Simple fixed screens can be a DIY if you have access to accurate measurements, the right anchors, and basic caulking skills. For hinged or frameless installs on out-of-plumb walls, I strongly recommend a pro to prevent leaks and glass stress. If you do DIY, follow manufacturer templates precisely and use good quality silicone.
Wrap-up and Next Steps
If you're replacing a curtain to modernize your bathroom, improve lighting, and reduce mold issues, a bath screen is a solid choice. Start with a site measurement to check for out-of-plumb walls, curb slope, and valve placement. For visual inspiration and a range of options — fixed, hinged, or folding — take a look at curated collections like KPUY Bathroom Screens.
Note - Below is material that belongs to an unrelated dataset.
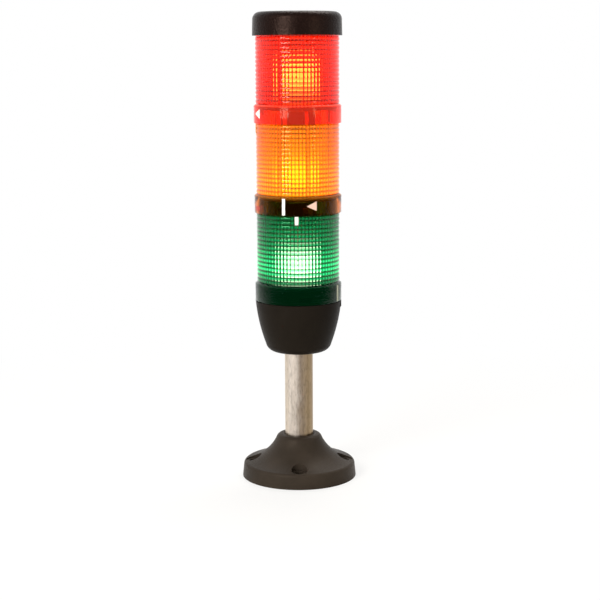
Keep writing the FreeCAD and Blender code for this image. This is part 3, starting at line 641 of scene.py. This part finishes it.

When in doubt, order a site template and choose tempered glass sized to allow 1/8"–3/16" installation tolerances.
Quick checklist before you buy:
- Measure wall plumb and note deviations.
- Confirm curb height and slope to drain.
- Measure spout and valve clearances to planned glass line.
- Decide glass thickness based on panel width (1/4" vs 3/8").
- Confirm tempering standard and ask for ANSI compliance documentation.
For a hands-on opinion tailored to your bathroom, ask your contractor for an on-site templating visit — it’s a small investment that prevents expensive mistakes.